The good news is that real ideas are beginning to emerge. One of them is Green Air – a home-grown initiative with genuine ambition: to electrify short-hop air travel in the Channel Islands. A fully electric inter-island airline, designed to replicate the kind of seamless, bus-like service we once had, with fast turnarounds, clean propulsion, and minimal overhead. Think of it as infrastructure, not just aviation – something that answers climate needs and connectivity problems in the same go. Because as we are all painfully aware we do have connectivity problems. Ask anyone trying to send a child off-island for sport, healthcare or education. Or ask me – this Saturday lunchtime – when I’ll be sweating away on a static bike at Kings, raising money for the Guernsey Rugby Academy to help the kids get over to Jersey for the Junior Siam (https://giving.gg/donate/event/9810 – I’m in the U11 Parents team, any contributions appreciated).
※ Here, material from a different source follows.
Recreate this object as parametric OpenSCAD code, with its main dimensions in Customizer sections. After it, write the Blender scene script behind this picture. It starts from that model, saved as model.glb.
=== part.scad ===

Green Air’s the kind of innovation we should be rallying behind in my opinion – I’ll declare an interest here: I’ve recently joined forces with Mark Harrisson, the man behind it, to help develop the plan and see if we can make it happen. But it’s a project that ties together energy policy, transport decarbonisation, and regional economic resilience – and does so with a commercial model built from the bottom up. No glossy strategy. No white paper. No ‘watching brief’. Just a serious idea trying to get off the ground – literally.
Because if we’re serious about climate action – not just in spreadsheets, but in streets, skies and systems – we need to make room for innovation and ideas like this. We need to create an environment that supports them, perhaps even funds them, and allows them to challenge the inertia of institutional caution. The real test of any climate plan isn’t how it reads – it’s whether it clears a path for the kind of disruption from the private sector that we need.
Of course, none of this is easy. Running meaningful climate policy in a jurisdiction this small, with limited government bandwidth, is no easy task. We need to be reasonable and understanding of these difficulties.
And finally, what of the third climate policy letter? In the week following Sir Keir Starmer moved to abolish a regulator in the UK, Guernsey published proposals to create a new one: the Offshore Renewable Energy Commission. This report is worth a read just to savour the following line: ‘Since 2008, the States has investigated the potential for offshore marine renewables in local waters. The conclusion is that there is a reasonable resource available for commercial developments... The period between the introduction of the Renewable Energy Law and this policy letter has been used to actively monitor the marine renewable energy industry and assess the potential for offshore renewable energy developments in Guernsey.’ That’s 15 years of ‘actively monitoring’. Priceless. Not quite Yes, Minister, but it’s close.